* _Problem details_:
Pick out each line of the records that includes the string "scene", and copy it.

— Start of Data to process —

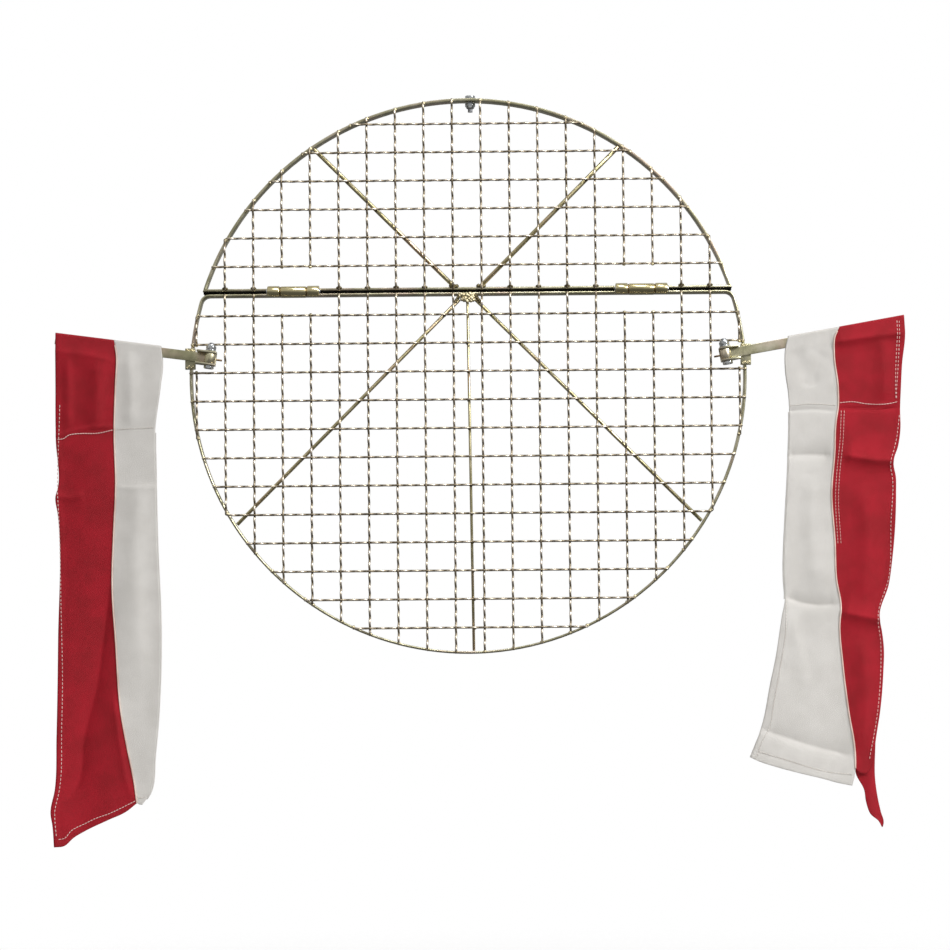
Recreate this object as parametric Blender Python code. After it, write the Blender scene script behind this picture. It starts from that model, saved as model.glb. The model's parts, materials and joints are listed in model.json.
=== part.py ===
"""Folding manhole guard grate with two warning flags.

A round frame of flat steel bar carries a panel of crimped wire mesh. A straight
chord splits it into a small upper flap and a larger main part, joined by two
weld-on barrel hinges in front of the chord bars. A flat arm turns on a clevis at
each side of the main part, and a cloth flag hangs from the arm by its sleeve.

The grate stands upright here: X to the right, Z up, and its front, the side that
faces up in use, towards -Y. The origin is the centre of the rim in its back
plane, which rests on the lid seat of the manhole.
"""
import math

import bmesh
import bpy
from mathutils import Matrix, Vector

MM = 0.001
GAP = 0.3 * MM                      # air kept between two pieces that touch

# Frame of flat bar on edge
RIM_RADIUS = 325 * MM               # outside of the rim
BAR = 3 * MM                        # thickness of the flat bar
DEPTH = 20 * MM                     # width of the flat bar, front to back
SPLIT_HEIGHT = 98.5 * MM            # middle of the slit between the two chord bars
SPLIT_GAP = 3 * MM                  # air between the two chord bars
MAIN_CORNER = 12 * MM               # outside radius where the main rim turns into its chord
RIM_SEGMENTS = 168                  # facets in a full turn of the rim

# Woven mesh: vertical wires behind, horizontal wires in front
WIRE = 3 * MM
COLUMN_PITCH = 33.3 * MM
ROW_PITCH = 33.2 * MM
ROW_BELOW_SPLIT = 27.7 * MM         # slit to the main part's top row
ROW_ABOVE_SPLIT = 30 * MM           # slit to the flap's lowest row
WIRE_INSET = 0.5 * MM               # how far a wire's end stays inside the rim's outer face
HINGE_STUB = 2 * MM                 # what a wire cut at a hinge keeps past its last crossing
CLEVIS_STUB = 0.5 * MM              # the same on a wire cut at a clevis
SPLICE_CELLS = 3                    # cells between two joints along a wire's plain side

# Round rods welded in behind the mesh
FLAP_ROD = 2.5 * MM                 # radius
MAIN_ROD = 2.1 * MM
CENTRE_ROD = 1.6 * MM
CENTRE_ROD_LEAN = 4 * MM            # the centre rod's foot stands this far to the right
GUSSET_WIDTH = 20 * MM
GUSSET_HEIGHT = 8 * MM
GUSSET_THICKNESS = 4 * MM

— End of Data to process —
— Start of Data to process —

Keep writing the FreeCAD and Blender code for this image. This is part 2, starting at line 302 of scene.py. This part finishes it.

— End of Data to process —

* _In response_:
Recreate this object as parametric Blender Python code. After it, write the Blender scene script behind this picture. It starts from that model, saved as model.glb. The model's parts, materials and joints are listed in model.json.
Keep writing the FreeCAD and Blender code for this image. This is part 2, starting at line 302 of scene.py. This part finishes it.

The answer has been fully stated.